Ainsi, selon le Baromètre Unsa Education,

  • 61 % des agents considèrent que leurs conditions de travail sont insatisfaisantes,
  • 54 % ne ressentent ni reconnaissance, ni respect de leur pratique professionnelle.

Mais la source de la casse du service public Jeunesse et Sports est née sous la DRH des ministères sociaux à partir de 2010. En 2014, j’ai même porté un dossier au tribunal administratif de Paris pour dénoncer une organisation harcelante en partant de la jurisprudence issue des cas à France Télécom.

Que diriez-vous à une personne souhaitant s’engager dans le syndicalisme ?

Le recueil de la parole des salariés doit redevenir central en vue d’une démocratisation des organisations syndicales

Seule l’action collective est efficace, alors syndiquez-vous, peu importe l’organisation syndicale.
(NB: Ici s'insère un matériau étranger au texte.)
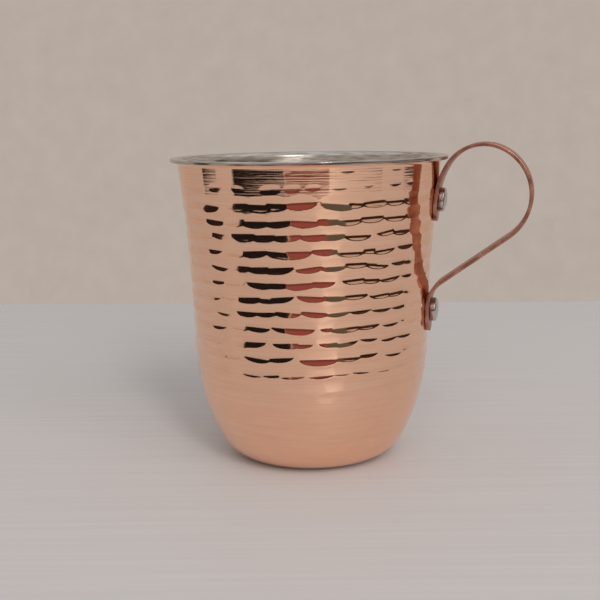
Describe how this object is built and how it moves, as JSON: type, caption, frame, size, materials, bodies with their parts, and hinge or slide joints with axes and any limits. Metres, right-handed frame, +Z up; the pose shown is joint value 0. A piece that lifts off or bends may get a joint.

Il y a de véritables enjeux pour approfondir la démocratie sociale par le développement de process d’intelligence collective. Le tout intégré dans le dialogue social.

Le recueil de la parole des salariés doit redevenir central en vue d’une démocratisation des organisations syndicales. La baisse du taux de syndicalisation devra nous obliger à nous interroger sur leurs besoins, leurs attentes et ainsi remettre en question nos propres pratiques, ce qui est toujours intéressant.

Comment percevez-vous l'évolution du syndicalisme depuis que vous militez ?

Dans la fonction publique, la règle des accords majoritaires et la création des CSA, qui se cale sur les règles du secteur privé peuvent amener une amélioration du dialogue social

A l’Unsa, nous estimons que les CSE n’ont pas été une bonne chose, dans la mesure où le nombre de représentants du personnel et de leurs moyens ont été réduits. Cela n’a pas été une réforme concluante de ce point de vue-là.

En revanche, dans la fonction publique, la règle des accords majoritaires et la création des comités sociaux d’administration (CSA), qui se cale sur les règles du secteur privé peuvent amener une amélioration du dialogue social. En effet, jusqu'à présent, dans la fonction publique, si un directeur décidait de ne pas tenir compte du dialogue social, il pouvait le faire sans aucune conséquence.